An American peer and friend of mine by the name of Chris Huntley forwarded me a link to a new life insurance calculator he’s developed for his website. The intention of the calculator is to tell if your life insurance quotes are a ‘good deal’ or a good investment.
The calculator is nifty. It doesn’t provide any new information – I’ve run similar calculations throughout the years. However, it is new in the sense that for the first time it compiles a number of different approaches into one place, and puts it all online.
And it’s worth noting that the intent of the calculator is to emphasize to you as a consumer that life insurance is a good deal if you need a death benefit when you pass. It’s better than savings in most cases. That’s right, you likely can’t save realistically as well as a life insurance policy. The alternative way to think about this is, is where’s the crossover point – where does the person who saved win financially over the person who bought life insurance? For most calculations, I expect that the answer will be that the saver is unlikely to ever win out. And a whole calculator to make that point! It’s something that most insurance brokers already know intuitively and have run the calls for. Bravo to Chris for putting this into a cool calculator on his website.
How the calculator works:
You enter your age and a premium for the quote you’ve received. The calculator then looks up your expected age using U.S. actuarial mortality tables. Then it figures out what rate of return you’d have to receive (after tax) in order to have accumulated the death benefit at your average life expectancy.
I tried the defaults. Male, age 50 with a premium for $500000 of coverage of $3050. The average life expectancy of that person is age 79. In order to accumulate the $500000 at age 79 by saving, you’d have to earn an interest rate of over 10%! What’s worse, is that that interest rate would have to be both guaranteed and after-tax to be comparable (since the death benefit is after tax and guaranteed).
That’s pretty cool. But is it useful? Well, yes and no. It’s not useful in terms of calculations – you don’t need to actually use the numbers it produces. It is, however, very useful in making a simple point that many consumers fail to understand – life insurance as a death benefit is a ‘good deal’. You probably can’t save as well as the insurance company can. And that’s one of the things that makes life insurance a really good deal.

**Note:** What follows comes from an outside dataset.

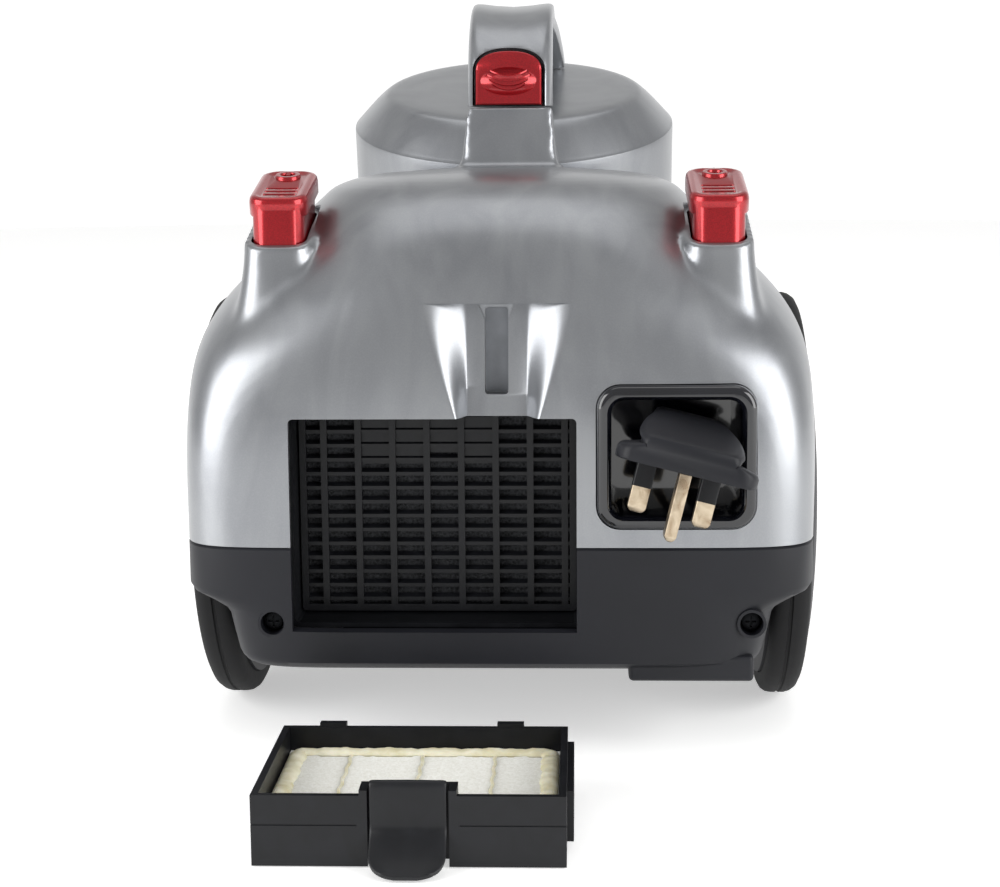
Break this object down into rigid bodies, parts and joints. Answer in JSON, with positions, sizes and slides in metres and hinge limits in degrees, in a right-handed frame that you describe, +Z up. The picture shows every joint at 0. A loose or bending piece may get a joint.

In fact, one could extend this to treating life insurance as an investment. Not from the direct investment perspective, just as a death benefit/estate option. If you want to increase your estate for your beneficiaries, buying life insurance will likely leave you more than if you’d saved and invested. To extend the argument, if you plan to leave $100,000 behind to your beneficiaries, you’re probably better off (i.e. have more money) to put that $100,000 into insurance premiums. Unfortunately, you lose any liquidity if you do that. Nonetheless, this ‘smart buy’ is something many agents understand intuitively and it’s why many agents maintain large permanent policies – it’s just a good deal from a long-term perspective. I personally maintain a decent-sized permanent policy simply to leave my kids or spouse when I die. It’s a better buy than if I saved the premiums, as illustrated by the calculator. Is this something a typical consumer would do? Probably not, most of us have better things to do with our limited dollars. Nevertheless, life insurance premiums are certainly not a bad deal!